## Problem details
Locate the lines where "from" occurs and copy them as they stand.

-------- Exercise materials

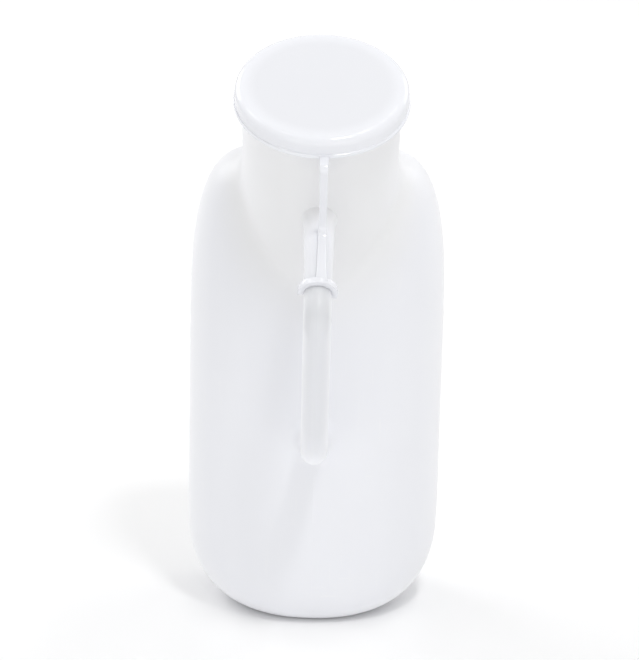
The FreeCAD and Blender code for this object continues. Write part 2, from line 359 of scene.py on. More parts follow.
def merged_copy(name, nodes):
    """A joined copy of CAD nodes without the faces where they part, to lay a skin on."""
    copies = []
    for node in nodes:
        copy = frame["nodes"][node].copy()
        copy.data = copy.data.copy()
        copy.parent = None
        bpy.context.scene.collection.objects.link(copy)
        copies.append(copy)
    form = join(*copies)
    form.name = name
    parting = bpy.context.scene.bottle_sizes.parting
    edit(form)
    pick_all()
    bpy.ops.mesh.remove_doubles(threshold=WELD / 2)
    pick(form, "FACE", lambda face: at_depth(face, parting))
    bpy.ops.mesh.delete(type="FACE")
    done()
    return form


def keep_outside(form, sizes):
    """Takes the inside of the wall away, which leaves a form to blow the outside against."""
    edit(form)
    pick(form, "FACE", lambda face: at_depth(face, 0))
    bpy.ops.mesh.delete(type="FACE")
    near = 0.2 * MM

    def outermost(vert):
        on_side = abs(vert.co.x) > CAD_BOX[1][0] - near
        off_neck = (vert.co - RIM).cross(NECK_UP).length
        on_bead = off_neck > sizes.bead_radius - near and rim_depth(vert.co) < sizes.bead_height
        return on_side or on_bead

    pick(form, "VERT", outermost)
    bpy.ops.mesh.select_linked()
    bpy.ops.mesh.select_all(action="INVERT")
    bpy.ops.mesh.delete(type="VERT")
    done()


def wrap(obj, form, method, group=""):
    """Lays obj's vertices on the form: outwards along their normals, or at the nearest place."""
    shrink = obj.modifiers.new("lay_on_form", "SHRINKWRAP")
    shrink.target = form
    shrink.wrap_method = method
    if method == "PROJECT":
        shrink.use_positive_direction = True
        shrink.use_negative_direction = False
    shrink.vertex_group = group
    apply_all(obj)


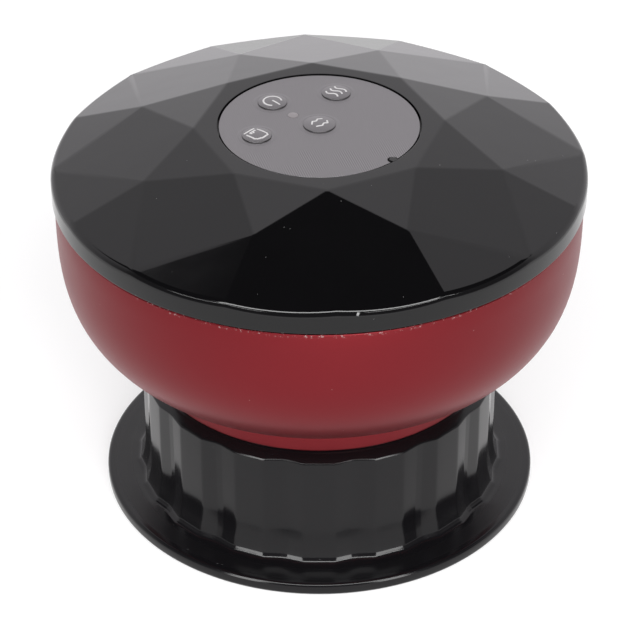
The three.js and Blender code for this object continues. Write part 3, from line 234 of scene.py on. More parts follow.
class Nodes:
    """A node tree that is filled from Python expressions."""

    def __init__(self, tree):
        self.tree = tree
        tree.nodes.clear()

    def node(self, kind, settings=None, inputs=None, output=0):
        """One node with its settings and inputs, which are values or links, as its output's value."""
        node = self.tree.nodes.new("ShaderNode" + kind)
        for name, value in (settings or {}).items():
            if name == "stops":
                stops = node.color_ramp.elements
                while len(stops) < len(value):
                    stops.new(1.0)
                for stop, (place, tone) in zip(stops, value):
                    stop.position, stop.color = place, (tone, tone, tone, 1.0)
            else:
                setattr(node, name, value)
        for name, value in (inputs or {}).items():
            socket = node.inputs[name]
            if isinstance(value, Value):
                self.tree.links.new(value.socket, socket)
            elif socket.type == "RGBA":
                socket.default_value = (*value, 1.0)
            else:
                socket.default_value = value
        return Value(self, node.outputs[output]) if node.outputs else None

    def place(self):
        """A point of the piece at rest, in metres."""
        return self.node("TexCoord", output="Object")

    def axes(self, vector=None):
        split = self.node("SeparateXYZ", {}, {0: vector or self.place()})
        return [Value(self, output) for output in split.socket.node.outputs]

    def radius(self):
        """Distance from the part's upright axis, in metres."""
        x, y, _ = self.axes()
        return (x * x + y * y) ** 0.5

    def noise(self, size, detail=2.0, rough=0.5, stretch=None):
        """Cloudy noise whose features are about size millimetres."""
        place = self.place()
        if stretch:
            place = self.node("VectorMath", {"operation": "MULTIPLY"}, {0: place, 1: stretch})
        return self.node("TexNoise", {}, {
            "Vector": place, "Scale": 1 / (size * MM), "Detail": detail, "Roughness": rough})

    def specks(self, amount):
        """1 on a few small round specks, 0 elsewhere."""
        pitch = 3.4 * MM
        cell = self.node("TexVoronoi", {}, {"Vector": self.place(), "Scale": 1 / pitch})
        return 1 - cell.step(amount * 0.7, amount)

    def mix(self, factor, first, second):
        return self.node("Mix", {"data_type": "RGBA"}, {0: factor, 6: first, 7: second}, 2)

    def bump(self, height, depth, under=None):
        """A bump depth metres deep, over another one where that is given."""
        inputs = {"Height": height, "Distance": depth, "Strength": 1.0}
        if under:
            inputs["Normal"] = under
        return self.node("Bump", {}, inputs)


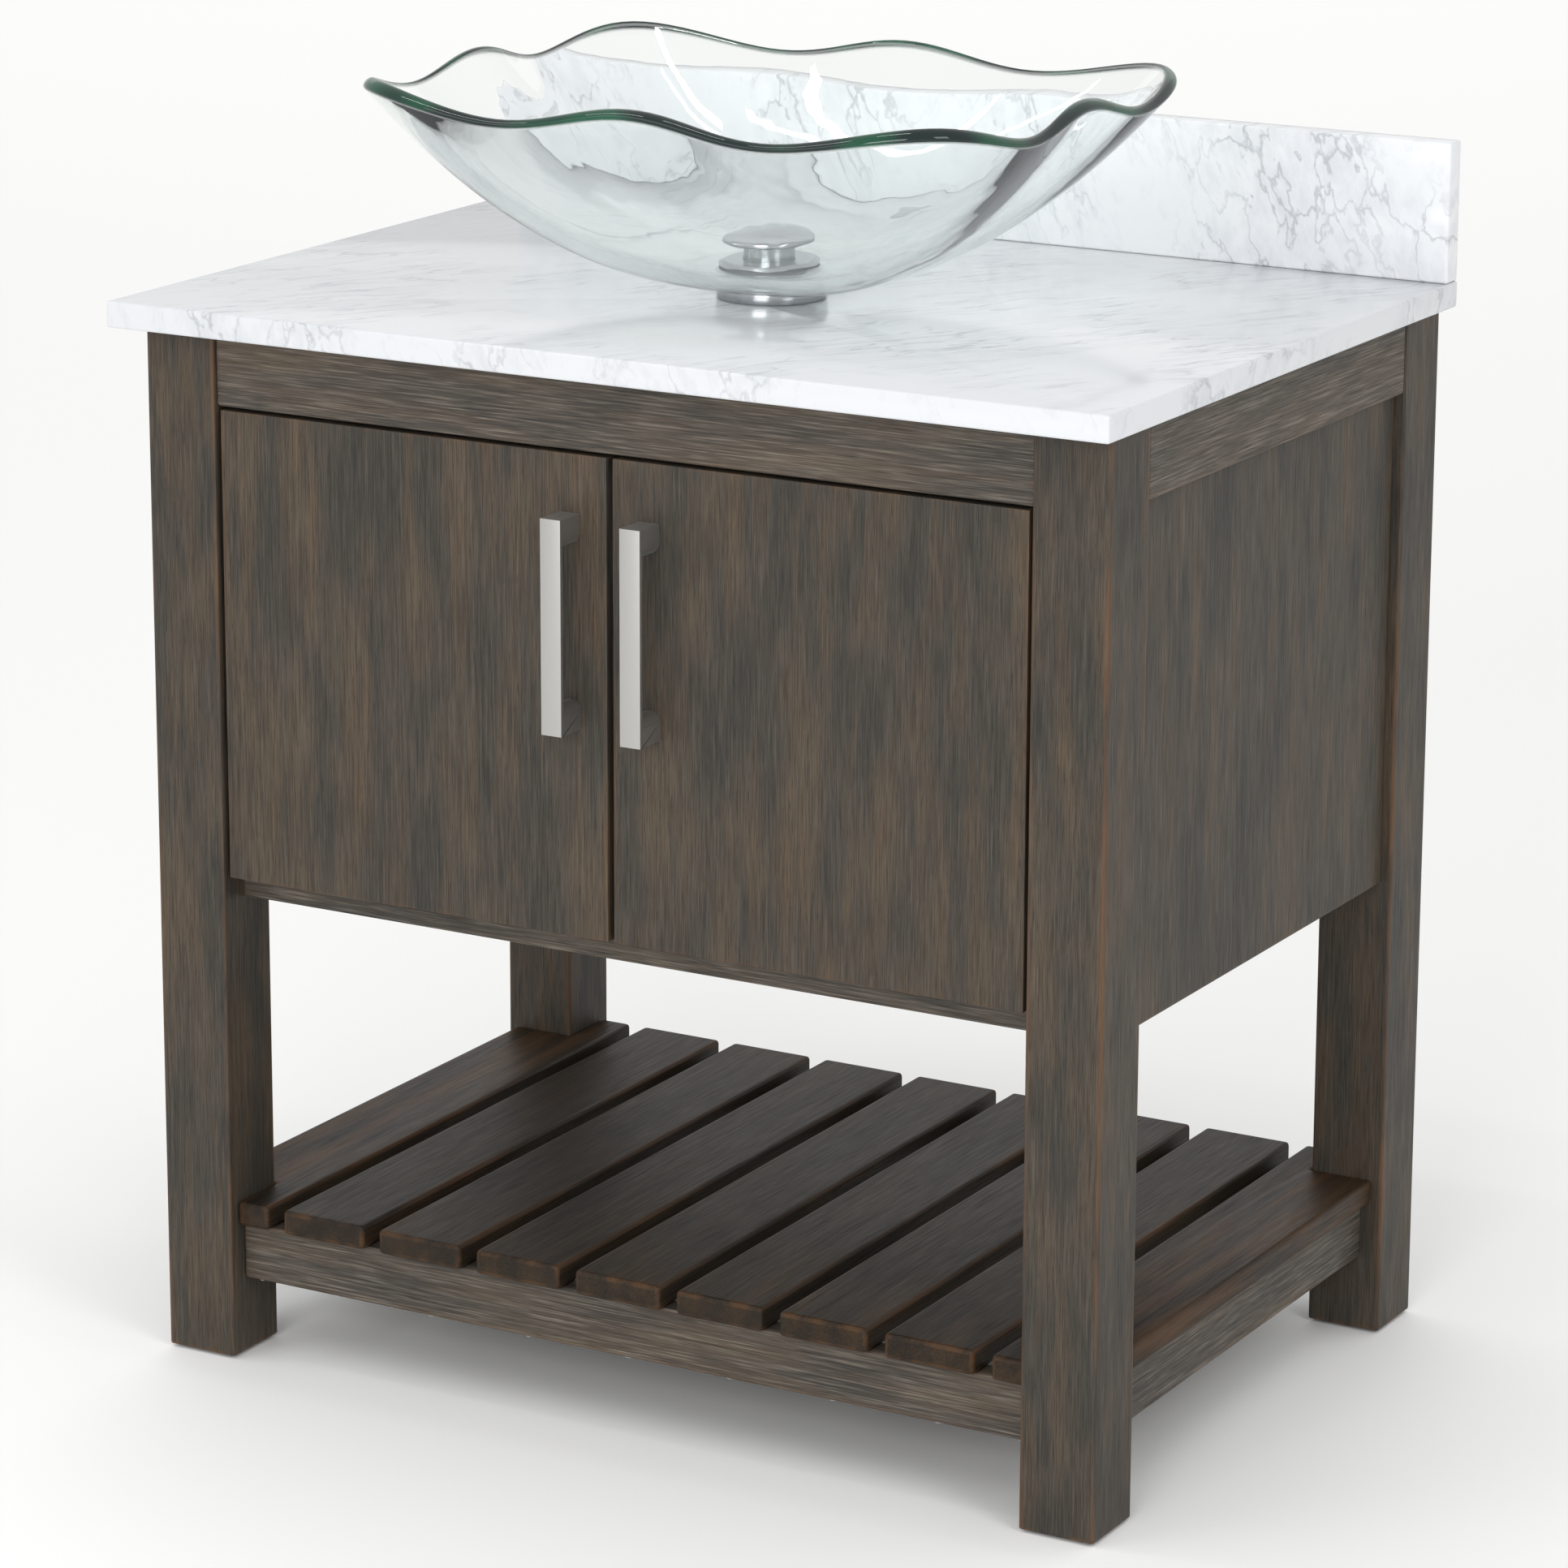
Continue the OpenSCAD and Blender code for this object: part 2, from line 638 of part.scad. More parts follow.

----------------

## Response to this exercise
The FreeCAD and Blender code for this object continues. Write part 2, from line 359 of scene.py on. More parts follow.
The three.js and Blender code for this object continues. Write part 3, from line 234 of scene.py on. More parts follow.
    """A node tree that is filled from Python expressions."""
        """Distance from the part's upright axis, in metres."""
Continue the OpenSCAD and Blender code for this object: part 2, from line 638 of part.scad. More parts follow.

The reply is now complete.